Sabtu, 14 Januari 2012

MERAJUT TALENTA INDONESIA

Indonesia berpenduduk lebih dari 220 juta jiwa, terbanyak keempat dunia. Namun, mengapa dengan penduduk melimpah negeri ini, Indonesia tandus gelar juara, bahkan di level Asia Tenggara pun tak kuasa? Mungkin tak cukup sehari-semalam mendiskusikannya.

Bukan diskusi atau retorika yang diperlukan saat ini, melainkan rencana matang dan aksi nyata. Lelah dan bosan publik sepak bola negeri ini mendengar jargon-jargon pentingnya pembinaan usia muda. Namun, belum pernah ada wujud konkretnya.

Bagaimana memulai pekerjaan besar di wilayah dengan bentang setara London-Moskwa ini? Di tangan pria Jerman, Timo Scheunemann (38), peta jalan pembinaan usia muda itu dicoba direkonstruksi.

Garis besar peta jalan pembinaan usia muda di Indonesia, seperti dijabarkan Timo—panggilan akrabnya—dalam modul lebih dari 200 halaman yang dipaparkan pada pelatihan di Malang, Jawa Timur, 15-25 Januari, berkisar pada pendirian enam Akademi Nusantara dan posisi pengurus cabang (pengcab) sebagai garda terdepan pengelola kompetisi usia muda antar-SSB (U-12, U-14, U-16, dan U-18).

Pengcab yang berada di level kabupaten atau kota diharapkan bisa memutar kompetisi empat kelompok umur itu antar-SSB di daerahnya setiap pekan.

”Tak harus berbentuk liga atau turnamen. Yang penting banyak pertandingan dan berjalan tiap pekan,” papar mantan Pelatih Persema Malang itu.

Kompetisi, turnamen, atau apa pun istilahnya menjadi dasar pemanduan bakat talenta-talenta muda di Tanah Air. Tim juara tiap kelompok umur di setiap pengcab diadu di level provinsi. Juara provinsi kembali diadu di tingkat wilayah—ada enam wilayah yang juga menjadi lokasi Akademi Nusantara—dan keenam juara wilayah itu tampil di tingkat nasional dengan arena Stadion Utama Gelora Bung Karno, Jakarta.

”Model kompetisi seperti itu tidak akan mengganggu sekolah pemain. Turnamen di level provinsi, wilayah, dan nasional itu kira-kira hanya sepekan,” ujar Timo.

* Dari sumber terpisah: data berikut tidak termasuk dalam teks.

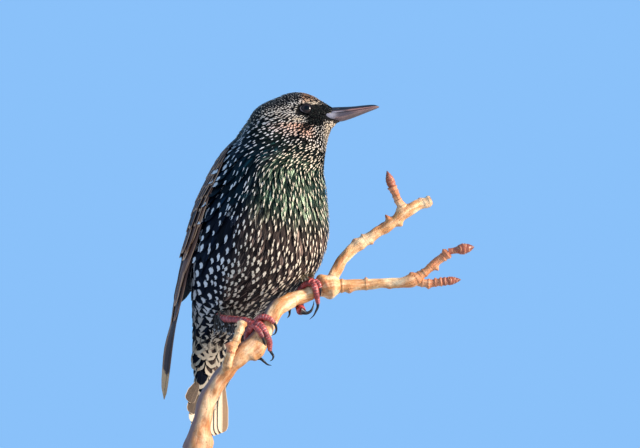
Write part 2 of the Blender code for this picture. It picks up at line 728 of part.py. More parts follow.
def eye(side, material):
    """Makes one eyeball, and gives the socket and raised lid ring that the head takes for it."""
    forward, out, up = EYE
    centre = head_point(forward, side * out, up)
    name = "eye_left" if side > 0 else "eye_right"
    ball(name, centre, EYE_RADIUS, material, 14, 8)
    socket = ball("socket", centre, EYE_RADIUS + GAP, None, 14, 8)
    ahead, aside, above = EYE_AIM
    outward = unit(ahead * FORWARD + side * aside * LEFT + above * UP)
    rise = unit(UP - (UP @ outward) * outward)
    across = np.cross(rise, outward)
    turn = np.arange(LID_STEPS)[:, None] * 2.0 * np.pi / LID_STEPS
    reach = math.sqrt(EYE_RADIUS**2 - LID_RADIUS**2) + LID_PROUD
    rim = centre + reach * outward + LID_RADIUS * (LID_LONG * np.cos(turn) * across + np.sin(turn) * rise)
    return socket, ring_tube("lid", rim, outward, LID_THICK)


def bill_rings(upper, swell=0.0):
    """Half-oval sections of one mandible, flat along the mouth line."""
    sections = BILL.copy()
    sections[0, 0] -= swell
    sections[-1, 0] += swell
    sign = 1.0 if upper else -1.0
    turn = np.linspace(0.0, np.pi, BILL_STEPS)
    rings = []
    for forward, top, mouth, under, half in sections:
        line = mouth - sign * BILL_LAP if swell else mouth + sign * GAP / 2.0
        height = (top - mouth if upper else mouth - under) - sign * (line - mouth) + swell
        aside = (half + swell) * np.cos(turn)
        above = line + sign * height * np.sin(turn) ** BILL_ROUND
        ring = np.stack([head_point(forward, a, b) for a, b in zip(aside, above)])
        rings.append(ring if upper else ring[::-1])
    return rings


def bill(material):
    """Both mandibles with their nostrils, and the two solids that the head gives up for them."""
    upper = solid("bill_upper", *loft(bill_rings(True)), material)
    lower = solid("bill_lower", *loft(bill_rings(False)), material)
    room = [solid("bill_room", *loft(bill_rings(half, GAP))) for half in (True, False)]
    for part in (upper, lower, *room):
        outward_faces(part)
    forward, out, up = NOSTRIL
    for side in (-1.0, 1.0):
        nostril = ball("nostril", head_point(forward, side * out, up), NOSTRIL_RADIUS, None, 12, 6)
        cut(upper, nostril)
    keep_largest(upper)
    return room


# ---------------------------------------------------------------- feathers


def vane(name, points, normals, widths, thick):
    """A flat feather along points: a thin strip, widths across it, facing along the normals."""
    points = np.asarray(points, dtype=float)
    across = unit(np.cross(unit(np.gradient(points, axis=0)), normals))
    rings = []
    for point, normal, side, half in zip(points, normals, across, np.asarray(widths) / 2.0):
        rise = unit(normal) * thick / 2.0
        wide = side * half
        rings.append([point - wide - rise, point + wide - rise, point + wide + rise, point - wide + rise])
    part = solid(name, *loft(rings))
    outward_faces(part)
    return part


def wing_point(height, across, lift):
    """A point over the wing's bed: across runs from 0 at the leading edge to 1 at the trailing edge."""
    height = np.asarray(height, dtype=float)
    read = [smooth_through(height, WING[:, 0], WING[:, i]) for i in range(1, 6)]
    lead_x, lead_y, trail_x, trail_y, bulge = read
    run_x, run_y = trail_x - lead_x, trail_y - lead_y
    length = np.sqrt(run_x**2 + run_y**2)
    out = 4.0 * bulge * across * (1.0 - across) + lift
    lean = 4.0 * bulge * (1.0 - 2.0 * across) / length
    away_x, away_y = -run_y / length, run_x / length
    size = np.sqrt(1.0 + lean**2)
    x = lead_x + run_x * across + away_x * (out - lift) + lift * (away_x - lean * run_x / length) / size
    y = lead_y + run_y * across + away_y * (out - lift) + lift * (away_y - lean * run_y / length) / size
    return np.stack([x, y, height + 0.0 * x], -1)


def wing_normal(height, across):
    """Outward, square to the wing's bed."""
    up = wing_point(height + 0.5, across, 0.0) - wing_point(height - 0.5, across, 0.0)
    over = wing_point(height, across + 0.02, 0.0) - wing_point(height, across - 0.02, 0.0)
    return unit(np.cross(up, over))


def wing_feather(name, top, tip, slide, lift, width, stations, thick, shape):
    """One vane of the wing, from its root's height, place across and lift to its tip's."""
    t = np.linspace(0.0, 1.0, stations)
    height = top + (tip - top) * t
    across = slide[0] + (slide[1] - slide[0]) * t
    points = wing_point(height, across, lift[0] + (lift[1] - lift[0]) * t)
    normals = np.stack([wing_normal(h, a) for h, a in zip(height, across)])
    return vane(name, points, normals, width * np.interp(t, *shape), thick)


def wing_pieces(chance):
    """The right wing's vanes: primaries, secondaries, tertials and four rows of coverts."""
    pieces = []
    for name, count, top, first_tip, rise, uneven, width, rings, thick in FLIGHT_ROWS:
        for i in range(count):
            tip = first_tip + rise * i
            if uneven:
                tip += chance.uniform(-uneven, uneven)
            places = [start + step * i for start, step in FLIGHT_PLACES[name]]
            slide, lift = places[:2], places[2:]
            pieces.append(wing_feather(name, top, tip, slide, lift, width, rings, thick, LONG_SHAPE))
    for name, count, top, tip, width, sunk, raised, first, last in COVERT_ROWS:
        for i in range(count):
            across = first + (last - first) * (i + 0.5) / count
            low = tip + chance.uniform(-COVERT_UNEVEN, COVERT_UNEVEN) + COVERT_RISE * i / count
            slide = (across, across + COVERT_SLANT)
            lift = (sunk, raised + COVERT_LAYER * (i % 2))
            pieces.append(wing_feather(name, top, low, slide, lift, width, 3, COVERT_THICK, ROUND_SHAPE))
    return pieces


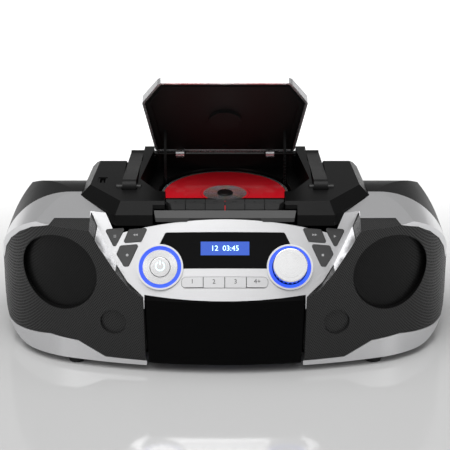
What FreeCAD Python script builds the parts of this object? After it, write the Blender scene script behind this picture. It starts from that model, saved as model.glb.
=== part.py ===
# Portable stereo with a top-loading disc well, a front cassette bay and six piano keys.
# Frame: +X right, the front faces -Y, +Z up, millimetres, origin under the middle of the feet.
import FreeCAD, Part
import math
import os

V = FreeCAD.Vector

# ---- driving sizes: cabinet -------------------------------------------------------------
half_width = 208.0        # widest point of the cabinet, from the middle
half_depth = 112.0        # front and rear of the cabinet, from the middle
foot_height = 6.0         # the cabinet's underside above the table
shoulder_top = 135.0      # top of the cabinet body
bow_radius = 500.0        # bow of the front in plan
corner_run = 68.0         # from the end of the front's bow out to the side
rear_bow_radius = 900.0
rear_corner_run = 98.0
front_lean = 0.06         # the front leans back by this much per millimetre of height
knee_height = 68.0        # above this the control panel leans back
panel_slope_deg = 33.0    # lean of the control panel
shelf_slope = 0.09        # fall of the silver shelf towards the front
shelf_back = -17.0        # the shelf starts to fall in front of this
dome_start = -5.0         # behind this the top rounds down to the rear
dome_radius = 120.0
dome_slope_deg = 25.0
shoulder_radius = 67.0    # rounding of the upper side edges, seen from the front
belly_radius = 34.0       # rounding of the lower side edges
parting_y = -12.0         # joint between the front and the rear mouldings
skin = 2.0                # silver bezel, grilles and lower trims
wall = 2.5                # black mouldings
gap = 0.4                 # visible joint between neighbouring mouldings
slide_gap = 0.35          # clearance round each button

# ---- driving sizes: control panel -------------------------------------------------------
dial_x = 57.0             # standby dial left, volume knob right
dial_z = 93.0
dial_rim = 20.3
ring_outer = 18.6
ring_inner = 15.6
knob_radius = 15.0
knob_reach = 13.0         # how far the knob stands off the panel
power_radius = 8.8
display_top = 120.5
display_bottom = 93.5
preset_left = -38.0
preset_pitch = 18.9
preset_low = 79.0
preset_high = 87.0
button_proud = 0.7
button_travel = 0.9
button_depth = 4.5

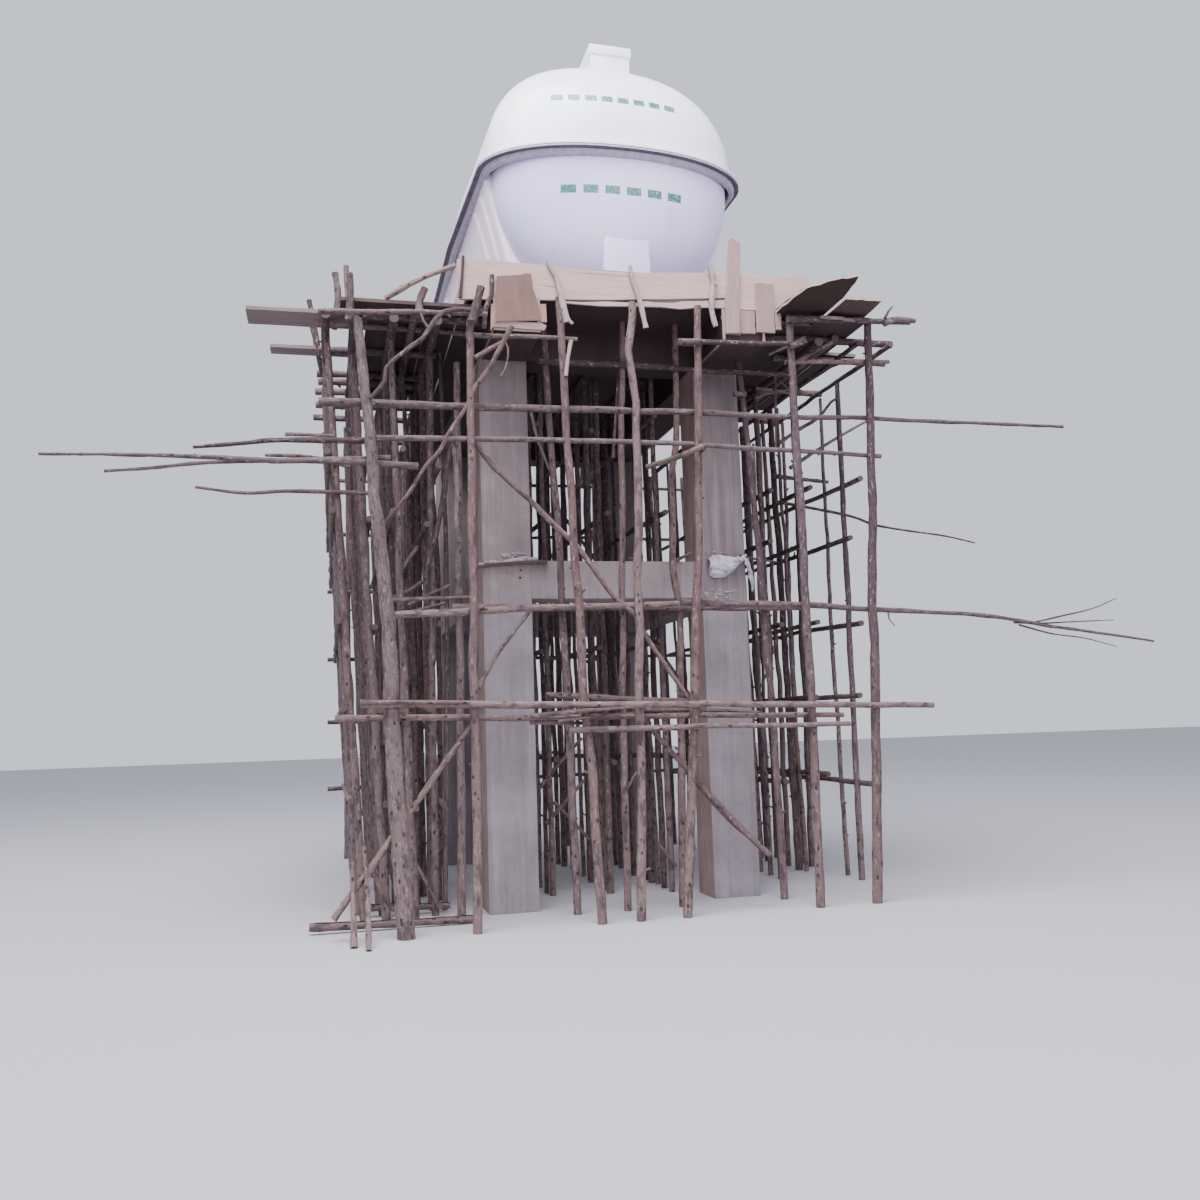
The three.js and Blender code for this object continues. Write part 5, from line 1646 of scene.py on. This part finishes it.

Enam wilayah lokasi Akademi Nusantara adalah Padang, Bandung, Malang, Balikpapan, Makassar, dan Manokwari.

Kecuali Padang yang mengambil tempat di Universitas Negeri Padang, akademi itu memanfaatkan fasilitas TNI atau Angkatan Laut (AL). Timo menjelaskan, selain untuk menekan biaya, lapangan fasilitas TNI dan AL itu bagus, ada suasana disiplin, dan memudahkan pengawasan. Siswa akademi tidak dipungut biaya, termasuk biaya pendidikan mereka di sekolah terdekat.

Setiap akademi diisi 44 talenta muda terbaik di tiap wilayah (22 pemain U-17 dan 22 pemain U-19), berawal dari hasil pemanduan bakat di 37 kota dari Banda Aceh hingga Jayapura. Talenta terbaik dari semua akademi itulah bahan baku tim elite kelompok umur nasional yang digodok lagi di Jakarta.

Begitulah ringkasnya. Peta jalan pembinaan usia muda ini belum melibatkan klub, tetapi tergambar beratnya tantangan. Masalah sumber daya manusia, dana, konsistensi, koordinasi, kasus pencurian umur, pemain titipan, dan lain-lain merupakan tantangan yang tak ringan. Namun, aksi nyata harus dimulai. Jepang melakukan itu 20-an tahun silam. Jika tak sekarang, kapan lagi?